Rachel Eulena Williams / Silk Cotton Snow
The Modern Institute, Osborne Street
19th March 2021 – 24th April 2021
The Modern Institute
14—20 Osborne Street
Glasgow G1 5QN
United Kingdom
All text and images courtesy of The Modern Institute
The Modern Institute is pleased to present Rachel Eulena Williams in the Osborne Street space for her debut exhibition in the UK. Williams has been gaining increasing recognition for a practice that pushes the formal boundaries of painting and radical material exploration, embodying a sculptural form beyond its canvas dimensions. This new collection of works demonstrates Williams’s continuous evolvement in her visual language and critique of colour and material, with each visceral piece breathing a renewed vitality into the gallery space.

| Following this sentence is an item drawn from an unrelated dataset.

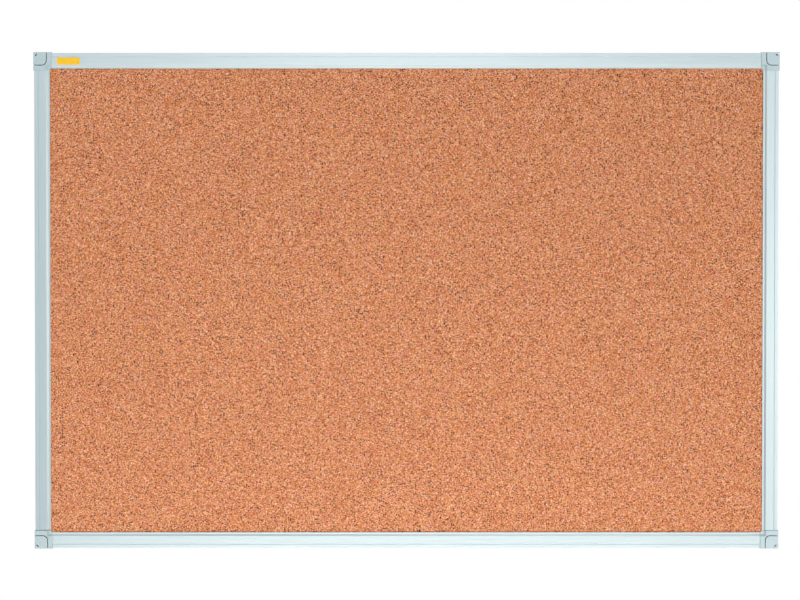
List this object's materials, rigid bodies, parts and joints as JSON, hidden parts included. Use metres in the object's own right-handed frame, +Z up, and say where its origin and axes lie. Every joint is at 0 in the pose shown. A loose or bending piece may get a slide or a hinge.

Williams paints with materials: birthed from layers of fragmented canvas, paper folder dividers and staples; ropes of varying size, textures and purposes; and even deconstructed components of a hammock, all either painted over or left surrounded by the swathe of saturated colours evocative of influential Black abstractionists such as Alma Thomas and Al Loving. Pieces are moved and reused, each layer revealing an entirely different and unexpected image beneath as shapes and colours clash, complement, circle, and conjoin with a similar intensity excelled by Howardena Pindell. This complex balancing of light and heavy, and incorporation of offcuts of past works leads memory and history to form organically: the assemblages continuously encourage the viewer to search for more information, and amidst this we find our eyes meeting with that of a ghostly, screen printed face, just distinguishable by hair, eyes and nose. This alluded portrait further accentuates the involvement of the body – the artist’s during its production, the tangible result, and the viewer’s in relation to the work – asserting the transformational element that permeates Williams’s paintings. Ropes trace elusive shapes akin to Joan Miró and edge the paintings, its ornamental frame allowing the works to spill beyond its formal confines and into the whitespace, leading the paintings and artist to occupy space both literally and metaphorically.